A Pretty Little Lesson

Costa Rica’s escudo, or coat of arms, appears on the “tails” side of every Costa Rican coin and decorates the central red stripe of the official Costa Rican flag. The escudo is aesthetically attractive, and its various elements reveal some important facts about Costa Rican civics and geography.

The three mountains in the center of the escudo represent the three mountain ranges, or cordilleras, that run through the country–the Cordillera Central, the Cordillera de Talamanca and the Cordillera de Guanacaste. Some say that the peaks represent volcanoes found along each of the mountain ranges, and the escudo recently has been altered so that smoke now emerges from the mountain peaks.

The green at the base of the mountains represents the fertile soil and rich vegetation of Costa Rica’s Central Valley.

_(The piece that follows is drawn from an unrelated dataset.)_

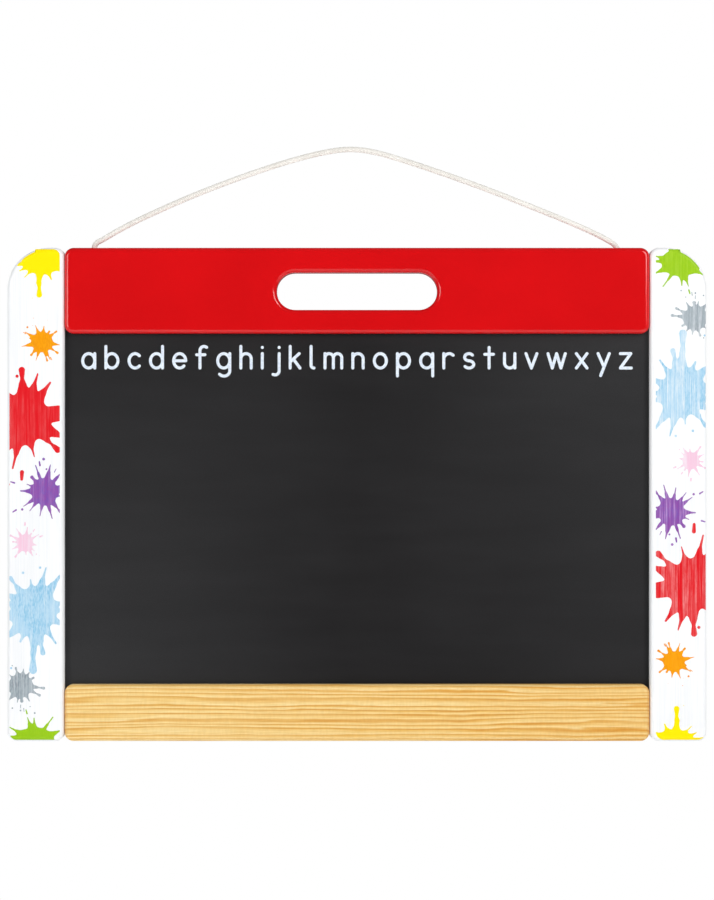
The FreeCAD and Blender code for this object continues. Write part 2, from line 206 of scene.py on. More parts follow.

The blue water in front of and behind the mountains alludes to Costa Rica’s Pacific and Atlantic coastlines, while the ships at sea indicate both Costa Rica’s nautical history and the fact that the country’s ports are free and open.

The seven stars in an arc above the mountains represent Costa Rica’s seven provinces—San José, Cartago, Alajuela, Heredia, Puntarenas, Guanacaste and Limón.

The rising sun refers to the newness of the country when it first adopted the escudo and to hope for its prosperous future.

The golden border represents Costa Rican coffee—the golden bean, or grano de oro.